## Stated problem
Which lines below hold the word "from"? Copy all of them.

## Dataset content
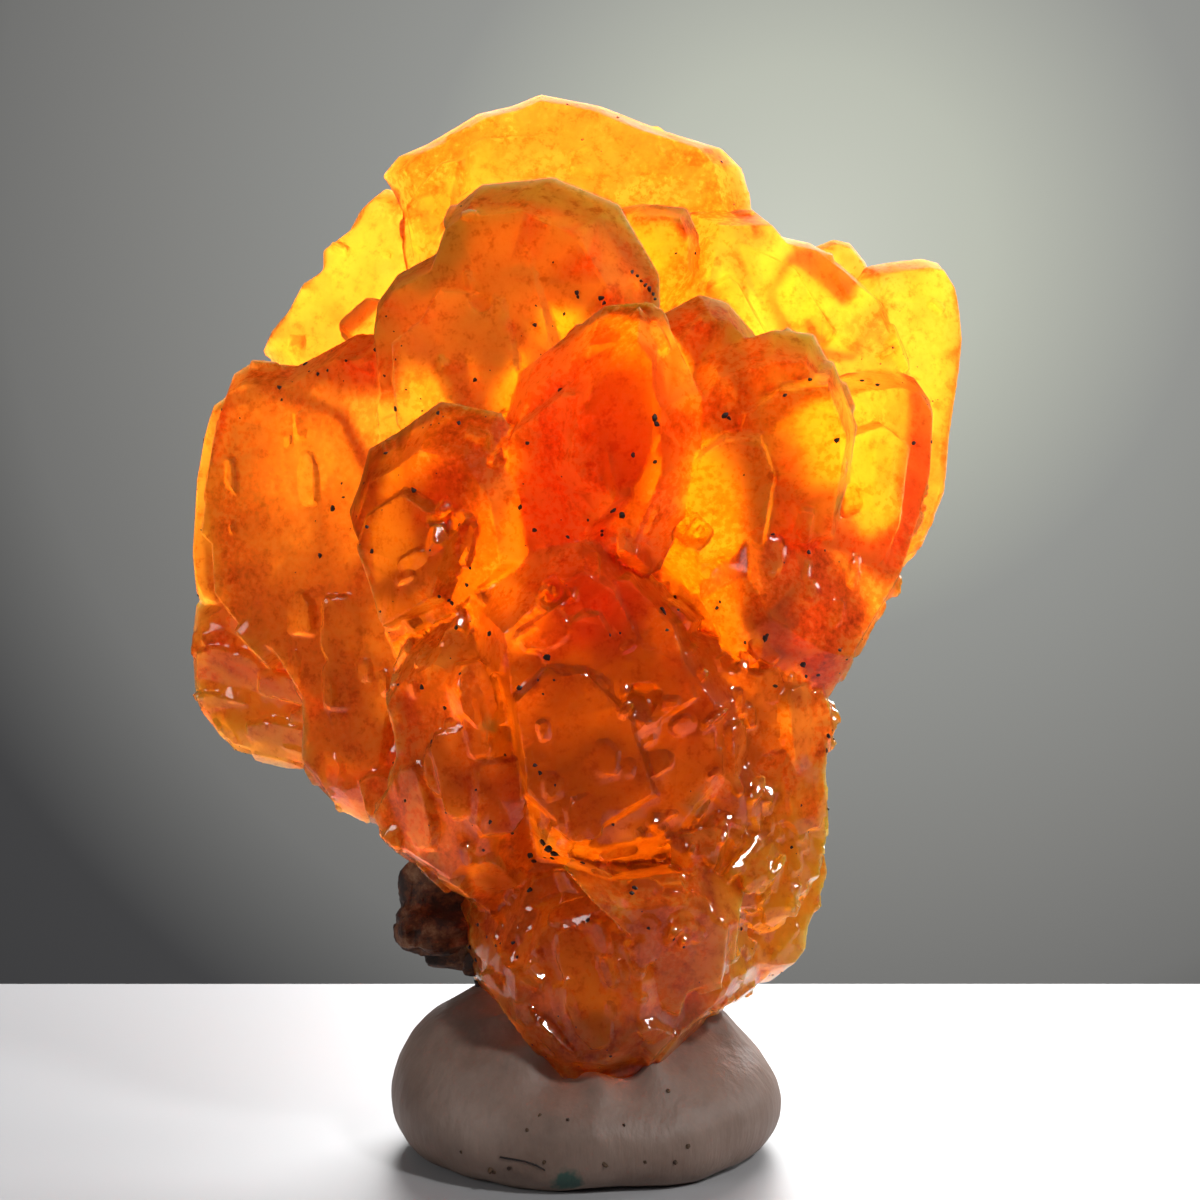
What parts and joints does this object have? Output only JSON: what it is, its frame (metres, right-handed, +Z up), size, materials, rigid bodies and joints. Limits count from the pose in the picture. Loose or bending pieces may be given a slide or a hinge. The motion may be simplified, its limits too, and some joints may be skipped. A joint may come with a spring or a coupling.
{
  "type": "wulfenite crystal specimen",
  "caption": "Translucent orange wulfenite: rounded tabular crystals grown together on a tapering stem, with a scrap of brown matrix, stood upright in a flat-footed lump of grey mineral tack.",
  "frame": {"origin": "middle of the flat underside of the mineral tack, on the surface that the specimen stands on", "axes": "+Z up, -Y the side that the specimen is shown from, +X to the right as seen from that side"},
  "size_m": [0.0207, 0.0117, 0.0273],
  "materials": {
    "crystal": "translucent orange, resinous lustre",
    "matrix": "rough, iron-stained",
    "tack": "satin, kneaded"
  },
  "bodies": {
    "root": {"wulfenite_crystals": "crystal", "matrix": "matrix", "mineral_tack": "tack"}
  },
  "joints": []
}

## Task answer
What parts and joints does this object have? Output only JSON: what it is, its frame (metres, right-handed, +Z up), size, materials, rigid bodies and joints. Limits count from the pose in the picture. Loose or bending pieces may be given a slide or a hinge. The motion may be simplified, its limits too, and some joints may be skipped. A joint may come with a spring or a coupling.
  "frame": {"origin": "middle of the flat underside of the mineral tack, on the surface that the specimen stands on", "axes": "+Z up, -Y the side that the specimen is shown from, +X to the right as seen from that side"},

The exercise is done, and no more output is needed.